For this exercise, write out exactly, and only, the lines running from the line that contains "obj.matrix_world = world" through the line that contains "imported = [obj".

-- START --

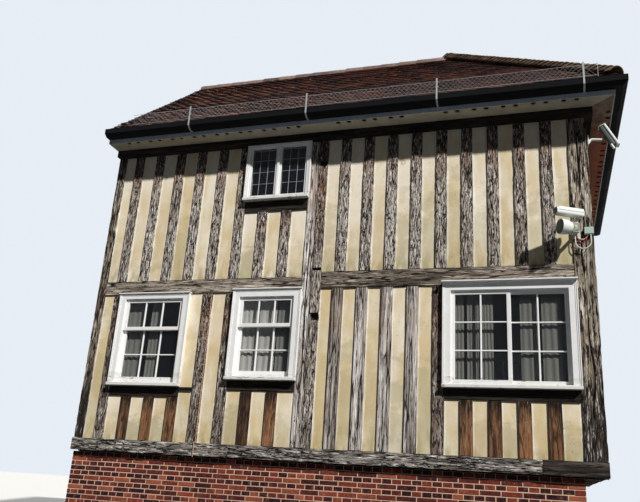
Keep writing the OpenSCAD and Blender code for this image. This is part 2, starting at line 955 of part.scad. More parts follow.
// The fascia reaches from under the soffit to the underside of the rafters
module fascia_profile(z, pitch) {
    back = fascia_over - fascia_t;
    low = soffit_z - fascia_lip;
    polygon([[-fascia_over, low], [-back, low],
        [-back, z + (tile_over - back) * tan(pitch)],
        [-fascia_over, z + (tile_over - fascia_over) * tan(pitch)]]);
}

// A board closes the end of the eaves at the party wall
module eaves_stop() {
    low = soffit_z - fascia_lip;
    back = fascia_over - fascia_t - mitre_gap;
    along_x(wall_x0, wall_x0 + fascia_t)
        polygon([[-back, low], [-plate_proud, low],
            [-plate_proud, deck_z + (tile_over - plate_proud) * tan(roof_pitch)],
            [-back, deck_z + (tile_over - back) * tan(roof_pitch)]]);
}

module fascia() {
    inner = fascia_over - fascia_t;
    color("gainsboro") housed() {
        eaves_long(wall_x0, inner, fascia_over) fascia_profile(deck_z, roof_pitch);
        at_back() eaves_long(wall_x0, inner, fascia_over) fascia_profile(deck_z, roof_pitch);
        eaves_end(inner, fascia_over) fascia_profile(hip_deck_z, hip_pitch);
        eaves_stop();
        at_back() eaves_stop();
    }
}

// The gutter's floor is flat at the fascia and rises to its upright front
module gutter_profile() {
    t = gutter_t;
    translate([-fascia_over, gutter_z]) mirror([1, 0]) polygon([
        [0, 0], [belly_w, 0], [gutter_w, belly_h], [gutter_w, gutter_h],
        [gutter_w - t, gutter_h], [gutter_w - t, belly_h + t / 2],
        [belly_w - t / 2, t], [t, t], [t, gutter_h], [0, gutter_h]]);
}

module gutter_stop() {
    along_x(wall_x0, wall_x0 + gutter_t)
        translate([-fascia_over, gutter_z]) mirror([1, 0]) polygon([
            [0, 0], [belly_w, 0], [gutter_w, belly_h], [gutter_w, gutter_h],
            [0, gutter_h]]);
}

module gutter() {
    color("black") housed() {
        eaves_long(wall_x0, fascia_over, gutter_over) gutter_profile();
        at_back() eaves_long(wall_x0, fascia_over, gutter_over) gutter_profile();
        eaves_end(fascia_over, gutter_over) gutter_profile();
        gutter_stop();
        at_back() gutter_stop();
    }
}

// Each strap is screwed under the gutter, comes round it and stands up in front of it
module guard_brackets() {
    t = strap_t;
    color("silver") housed()
        for (i = [0 : guard_count - 1])
            along_x(-guard_first - i * guard_pitch - strap_w / 2,
                    -guard_first - i * guard_pitch + strap_w / 2)
                translate([-fascia_over, gutter_z]) mirror([1, 0]) polygon([
                    [0, -t], [belly_w, -t], [gutter_w + t, belly_h - t / 2],
                    [gutter_w + t, gutter_h + guard_h], [gutter_w, gutter_h + guard_h],
                    [gutter_w, belly_h], [belly_w, 0], [0, 0]]);
}

module guard_wires() {
    r = guard_wire_d / 2;
    x0 = -guard_first - (guard_count - 1) * guard_pitch - guard_wire_left;
    low = gutter_top + guard_wire_up;
    color("silver") housed()
        for (z = [low, low + guard_mesh_h])
            translate([x0, -gutter_over + r, z]) rotate([0, 90, 0])
                cylinder(r = r, h = guard_wire_right - x0);
}

// Camera at the corner: a hooded housing over a round lamp, both facing along the front
camera_turn = 29;
lamp_x = -lamp_in;
lamp_y = -lamp_out;
lamp_z = rail_top + lamp_up;
housing_z = lamp_z + lamp_d / 2 + housing_h / 2 + lamp_gap;

// A flat sided housing with rounded upper edges, along -X
module housing_body(length) {
    r = housing_h * 0.35;
    rotate([90, 0, -90]) linear_extrude(length) union() {
        translate([-housing_w / 2, -housing_h / 2]) square([housing_w, housing_h - r]);
        translate([-housing_w / 2 + r, -housing_h / 2]) square([housing_w - 2 * r, housing_h]);
        for (s = [-1, 1]) translate([s * (housing_w / 2 - r), housing_h / 2 - r]) circle(r);
    }
}

module corner_camera() {
    color("whitesmoke") housed() {
        translate([lamp_x + housing_l / 3, lamp_y, housing_z]) rotate([0, 0, camera_turn])
            housing_body(housing_l);
        translate([lamp_x, lamp_y, lamp_z]) rotate([0, 0, camera_turn])
            rotate([0, -90, 0]) cylinder(d = lamp_d, h = lamp_l);
    }
}

// A wall plate and arm behind the lamp, and a stalk that carries the housing
module corner_camera_bracket() {
    stalk_x = lamp_x + sink_l + arm_t / 2;
    half = arm_t / 2;
    color("darkgray") housed() {
        block([stalk_x - 3 * half, -foot_t, lamp_z - 4 * half],
            [stalk_x + 3 * half, 0, lamp_z + 4 * half]);
        block([stalk_x - half, lamp_y, lamp_z - half], [stalk_x + half, -foot_t, lamp_z + half]);
        translate([lamp_x, lamp_y, lamp_z]) rotate([0, 0, camera_turn])
            rotate([0, 90, 0]) cylinder(d = sink_d, h = sink_l);
        translate([stalk_x, lamp_y, lamp_z])
            cylinder(d = arm_t, h = housing_z - housing_h / 2 - lamp_z);
    }
}

box_in = 5;
box_z = lamp_z - box_h / 4;

module junction_box() {
    color("lightgreen") housed()
        block([-box_w - box_in, -box_t, box_z], [-box_in, 0, box_z + box_h]);
}

// Two slack loops of cable hang between the lamp's arm and the junction box. Each goes from
// under the arm to under the box, set in from both, and falls straight before its half turn
module cable_loop(in0, in1, y, drop) {
    x0 = lamp_x + sink_l + in0;
    x1 = -box_in - box_w + box_w * 2 / 3 - in1;
    r = (x1 - x0) / 2;
    z = box_z - drop;
    translate([x0 + r, y, z]) rotate([-90, 0, 0])
        rotate_extrude(angle = 180) translate([r, 0]) circle(d = loop_d);
    translate([x0, y, z]) rotate([0, 0, 180])
        cylinder(d = loop_d, h = lamp_z - arm_t / 2 - z);
    if (drop > 0) translate([x1, y, z]) cylinder(d = loop_d, h = drop);
}

module camera_cables() {
    color("ivory") housed() {
        cable_loop(0, 0, loop_d - box_t, loop_drop);
        cable_loop(2 * loop_d, 3 * loop_d, -2 * loop_d, 0);
    }
}

// Camera under the end eaves, tilted down and away from the wall
end_camera_tilt = 63;

module at_end_camera() {
    translate([end_camera_out, end_camera_in, soffit_z - end_camera_down])
        rotate([0, end_camera_tilt, 0]) children();
}

module eaves_camera() {
    color("whitesmoke") housed() at_end_camera() translate([housing_l / 2, 0, 0])
        housing_body(housing_l);
}

// A wall plate and a level arm, with a knuckle square to the housing's underside
module eaves_camera_bracket() {
    drop = housing_h / 2 + knuckle_l;
    half = arm_t / 2;
    y = end_camera_in;
    arm_x = end_camera_out - drop * sin(end_camera_tilt);
    arm_z = soffit_z - end_camera_down - drop * cos(end_camera_tilt);
    color("whitesmoke") housed() {
        block([0, y - 3 * half, arm_z - 4 * half], [foot_t, y + 3 * half, arm_z + 4 * half]);
        block([foot_t, y - half, arm_z - half], [arm_x, y + half, arm_z + half]);
        translate([arm_x, y, arm_z]) sphere(d = arm_t + 4);
        at_end_camera() translate([0, 0, -drop]) cylinder(d = arm_t - 4, h = knuckle_l);
    }
}

// A thin cable clipped down one stud and over the sill beam
module stud_cable() {
    x = stud_x1(left_lower, 4) - cable_d;
    r = cable_d / 2;
    clips = 10;
    clip_h = cable_d * 6 / 5;
    clip_step = (left_rail_z - sill_top - 2 * stud_w) / clips;
    color("sienna") housed() {
        translate([x, -r, sill_top]) cylinder(r = r, h = left_rail_z - sill_top);
        block([x - r, -sill_proud - cable_d, sill_top], [x + r, 0, sill_top + cable_d]);
        translate([x, -sill_proud - r, plinth_h]) cylinder(r = r, h = sill_h + r);
        for (i = [0 : clips]) {
            z = sill_top + stud_w + i * clip_step;
            block([x - cable_d, -clip_h, z], [x + cable_d, 0, z + clip_h]);
        }
    }
}

front_plinth();
back_plinth();
end_plinth();
party_wall();
front_sill();
new_sill();
back_sill();
end_sill();
corner_posts();
middle_posts();
front_rails();
back_rails();
end_rail();
long_plates();
end_plate();
rafter_plates();
front_studs();
back_studs();
end_wall_studs();
front_infill();
back_infill();
end_infill();
window_timbers();
front_window_frames();
back_window_frames();
end_window_frames();
outer_sashes();
inner_sashes();
casements();
window_glass();
curtains();
ground_floor();
upper_floor();
front_roof();
back_roof();
end_roof();
front_tiles();
back_tiles();
end_tiles();
ridge_tiles();
hip_tiles();
soffit();
fascia();
gutter();
guard_brackets();
guard_wires();
corner_camera();
corner_camera_bracket();
camera_cables();
junction_box();
eaves_camera();
eaves_camera_bracket();
stud_cable();
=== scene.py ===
"""Looks of a half timbered house, built round its packed construction.

Every length is in metres. X runs along the front, Y into the house and Z up.
Places and sizes are read from the construction's own solids wherever it has them.
"""

import json
import logging
from dataclasses import dataclass, field, replace
from enum import Enum
from functools import cached_property, reduce

import bpy
import numpy as np
from mathutils import Matrix


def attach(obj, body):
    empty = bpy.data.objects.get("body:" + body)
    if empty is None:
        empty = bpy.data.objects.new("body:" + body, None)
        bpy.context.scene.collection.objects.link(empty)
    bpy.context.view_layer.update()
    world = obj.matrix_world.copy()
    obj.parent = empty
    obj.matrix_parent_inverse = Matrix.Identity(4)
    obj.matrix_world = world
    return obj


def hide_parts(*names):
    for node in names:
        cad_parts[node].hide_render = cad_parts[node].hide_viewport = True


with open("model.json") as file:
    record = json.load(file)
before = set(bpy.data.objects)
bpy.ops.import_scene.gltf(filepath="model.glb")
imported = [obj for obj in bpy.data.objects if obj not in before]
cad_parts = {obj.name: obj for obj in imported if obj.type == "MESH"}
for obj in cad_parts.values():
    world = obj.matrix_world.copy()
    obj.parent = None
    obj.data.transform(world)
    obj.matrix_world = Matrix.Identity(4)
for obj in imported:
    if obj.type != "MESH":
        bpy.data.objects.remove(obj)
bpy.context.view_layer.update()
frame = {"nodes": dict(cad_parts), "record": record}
LOG = logging.getLogger("house")
BODY = "root"
AXES = "xyz"
FLAT = 1e-4
Array = np.ndarray
Colour = tuple[float, float, float]
Material, Piece, Socket = bpy.types.Material, bpy.types.Object, bpy.types.NodeSocket


# Reading the construction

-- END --

> FINAL RESULT
    obj.matrix_world = world
    return obj


def hide_parts(*names):
    for node in names:
        cad_parts[node].hide_render = cad_parts[node].hide_viewport = True


with open("model.json") as file:
    record = json.load(file)
before = set(bpy.data.objects)
bpy.ops.import_scene.gltf(filepath="model.glb")
imported = [obj for obj in bpy.data.objects if obj not in before]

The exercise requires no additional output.